Each line of the material below that holds the word "scene" needs to be copied.

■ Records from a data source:

⁂

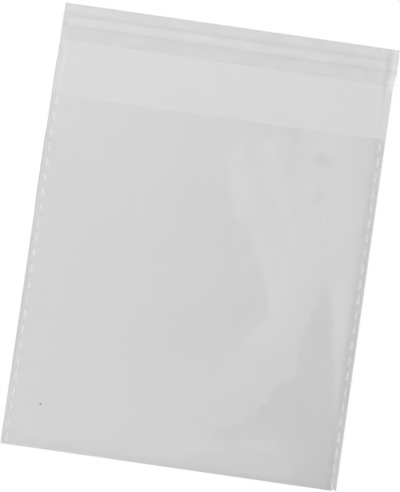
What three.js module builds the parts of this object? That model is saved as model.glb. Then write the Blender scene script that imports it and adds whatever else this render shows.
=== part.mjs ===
// A flat self-seal bag of clear film, lying empty on its back, in millimetres with +Z up.
// One sheet of film makes the back panel, the bottom fold and the front panel. The back panel runs on
// past the mouth as the flap, which lies open. The sides are cut and welded by a hot knife. The flap
// carries a stripe of adhesive under a peel-off liner.
// The origin is the middle of the back panel's underside, +Y points to the flap and +X to the right.
import * as THREE from "three";

// Sizes of the bag
const bagWidth = 130;
const bodyHeight = 136;
const flapLength = 35;
const filmThickness = 0.04;

// The pocket between the two panels, as it lies: its greatest gap, and how far above the fold it gets there
const pocketGap = 1.5;
const pocketRise = 60;

// The side welds: the band where the panels are fused into one
const weldWidth = 2.5;

// The adhesive stripe, set back from the end of the flap, and the liner, flush with that end
const adhesiveWidth = 4.1;
const adhesiveThickness = 0.03;
const adhesiveSetback = 4.7;
const linerWidth = 14.2;
const linerThickness = 0.03;
const linerShift = 0.5;

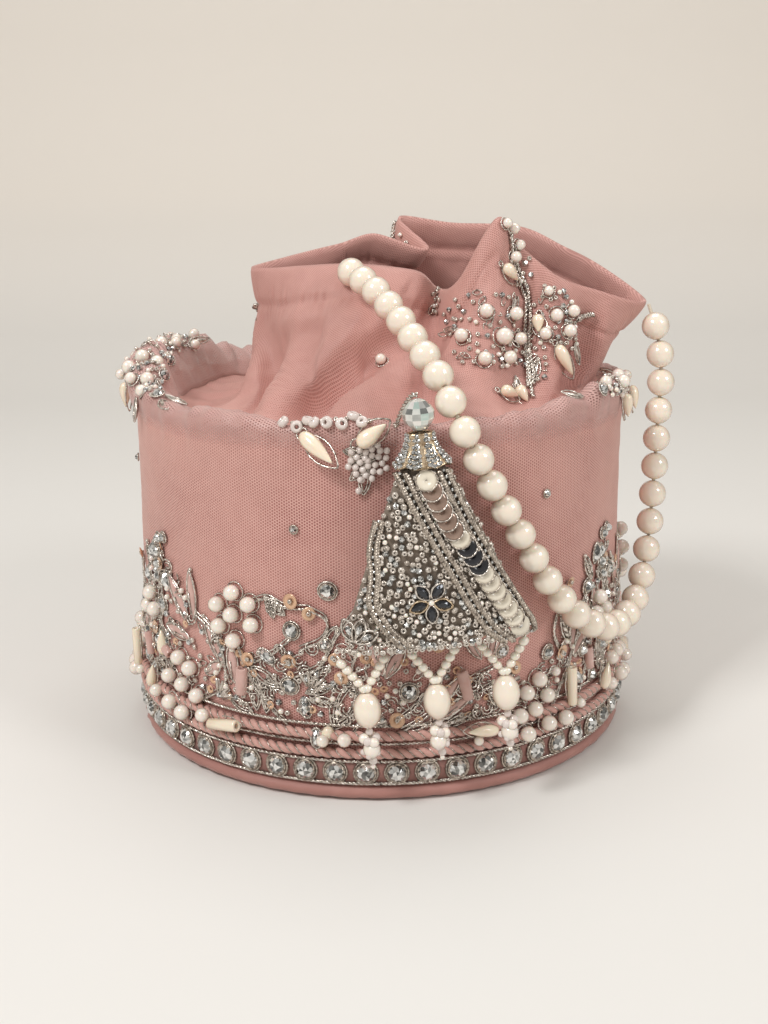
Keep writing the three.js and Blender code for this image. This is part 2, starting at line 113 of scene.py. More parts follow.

⁂

■ OUTPUT FOR THIS TASK:
What three.js module builds the parts of this object? That model is saved as model.glb. Then write the Blender scene script that imports it and adds whatever else this render shows.
Keep writing the three.js and Blender code for this image. This is part 2, starting at line 113 of scene.py. More parts follow.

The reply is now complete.